Manifestants brandissant des drapeaux de l'Ambazonie, Bamenda, Cameroun, le 1er octobre 2017.
Manifestants brandissant des drapeaux de l'Ambazonie, Bamenda, Cameroun, le 1er octobre 2017.

La crise qui secoue depuis un an le Cameroun anglophone rejaillit désormais sur le Nigeria voisin, qui a vu déferler des milliers de réfugiés fuyant les violences et où certains séparatistes partisans de la lutte armée, pourraient vouloir établir leur base-arrière.

Plus de 28.000 personnes ont ainsi traversé la frontière venant de l'ouest du Cameroun pour se réfugier dans l'Etat de Cross River (sud-est du Nigeria) depuis le mois d'octobre, selon John Inaku, le directeur général de l'Agence de gestion des urgences (Sema).

"Mais beaucoup n'ont pas encore pu être enregistrés (par les autorités nigérianes, ndlr) et ils continuent d'arriver" à pied à travers la brousse pour fuir la répression du gouvernement de Yaoundé qui semble s'intensifier, a-t-il expliqué à l'AFP.

Après des mois de protestation contre sa marginalisation politique et économique, une frange importante de la minorité anglophone du Cameroun (20% des 23 millions d'habitants) s'est radicalisée ces dernières semaines, venant grossir les rangs des sécessionnistes, dont certains prônent la lutte armée.

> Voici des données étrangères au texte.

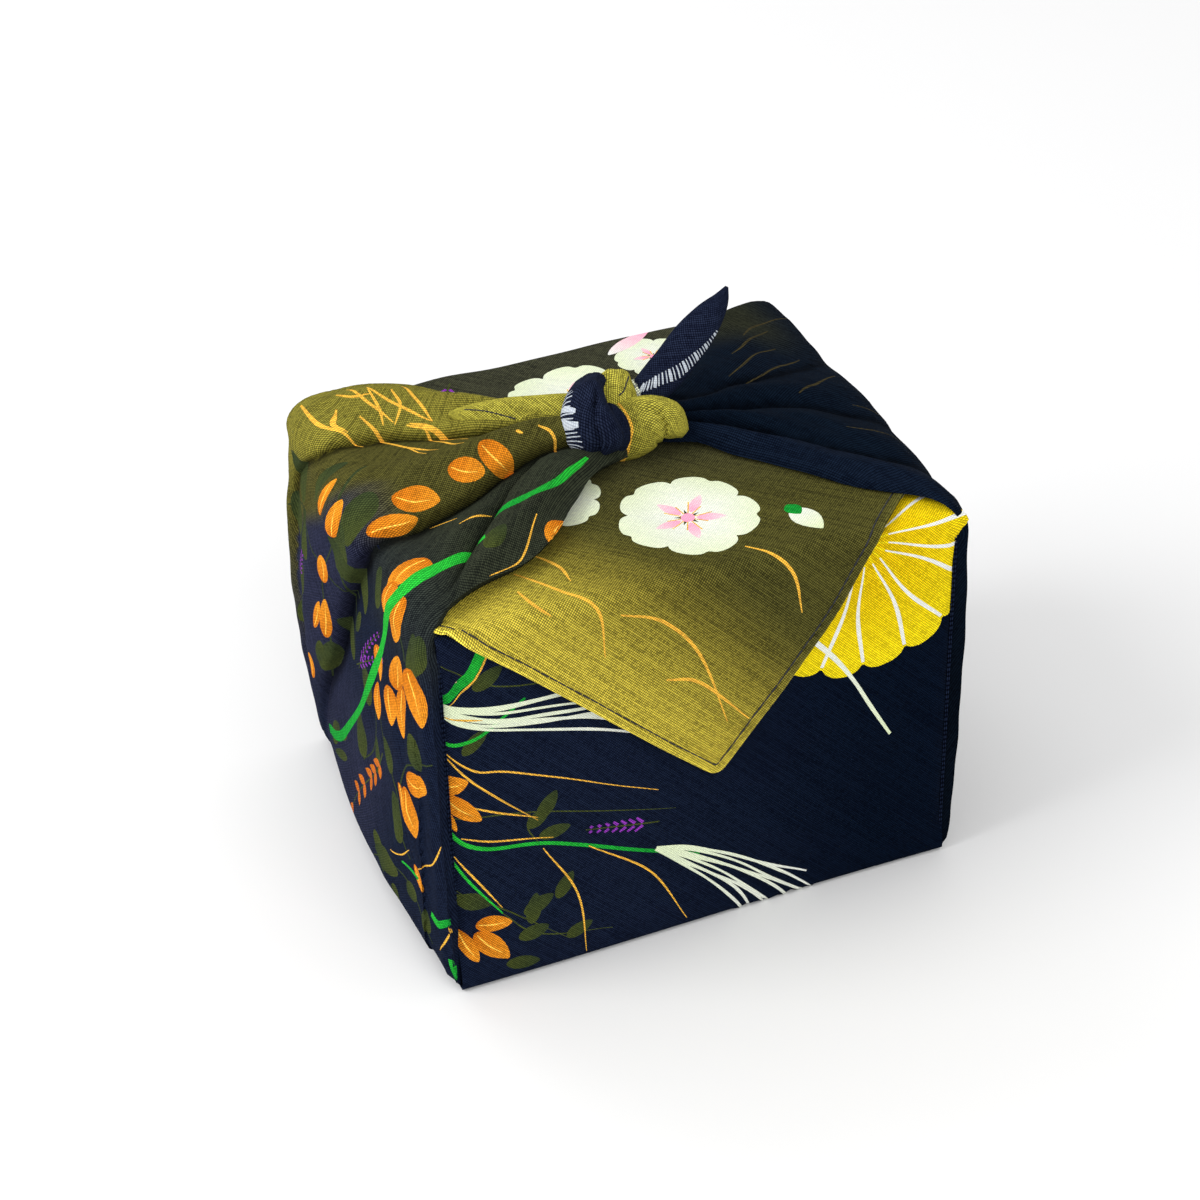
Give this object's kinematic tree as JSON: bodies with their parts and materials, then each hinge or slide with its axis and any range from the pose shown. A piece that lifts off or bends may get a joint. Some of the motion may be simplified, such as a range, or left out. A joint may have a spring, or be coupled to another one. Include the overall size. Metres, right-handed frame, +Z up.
{
  "type": "furoshiki wrap on a gift box",
  "caption": "Square printed cotton cloth folded round a box, its side corners gathered over the top and tied in a square knot.",
  "frame": {"origin": "centre of the box's footprint, on the surface that the parcel rests on", "axes": "+X to the right along the front, +Y to the back, +Z up"},
  "size_m": [0.1638, 0.1315, 0.1561],
  "materials": {
    "printed_cotton": "matt slub cotton, printed",
    "card": "matt"
  },
  "bodies": {
    "root": {"furoshiki_cloth": "printed_cotton", "gift_box": "card"}
  },
  "joints": []
}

La situation sécuritaire s'est considérablement dégradée à mesure que les autorités camerounaises ont accru la répression des manifestations séparatistes. Dix militaires et policiers et de nombreux civils, dit-on, ont été tués depuis le 1er octobre, date à laquelle a été symboliquement proclamée l'indépendance de l'Ambazonie, leur nouvel "Etat".

Les récentes violences contre les forces de l'ordre, initiées par des groupuscules plus ou moins structurés, ont été concentrées dans des localités frontalières, entourées de forêts denses et de montagnes.

Or le gouvernement camerounais suspecte certains séparatistes d'utiliser le territoire nigérian comme base arrière et de s'y approvisionner en armes, la porosité de la frontière permettant des va-et-vient difficilement détectables.

"Une chose est sûre, les éléments les plus radicaux sont en train de recruter avec l'objectif de mettre sur pied une guérilla", affirme le colonel Didier Badjeck, porte-parole de l'armée camerounaise, joint au téléphone depuis Lagos.

Onze personnes suspectées de vouloir partir s'entraîner au Nigeria ont ainsi été arrêtées la semaine dernière dans les environs de Mamfé, au Cameroun, où des séparatistes avaient attaqué un poste de contrôle et tué quatre militaires.

- 'Même idéologie' -

"Les autorités nigérianes devraient se montrer très vigilantes", estime Nna-Emeka Okereke, spécialiste des questions stratégiques basé à Abuja.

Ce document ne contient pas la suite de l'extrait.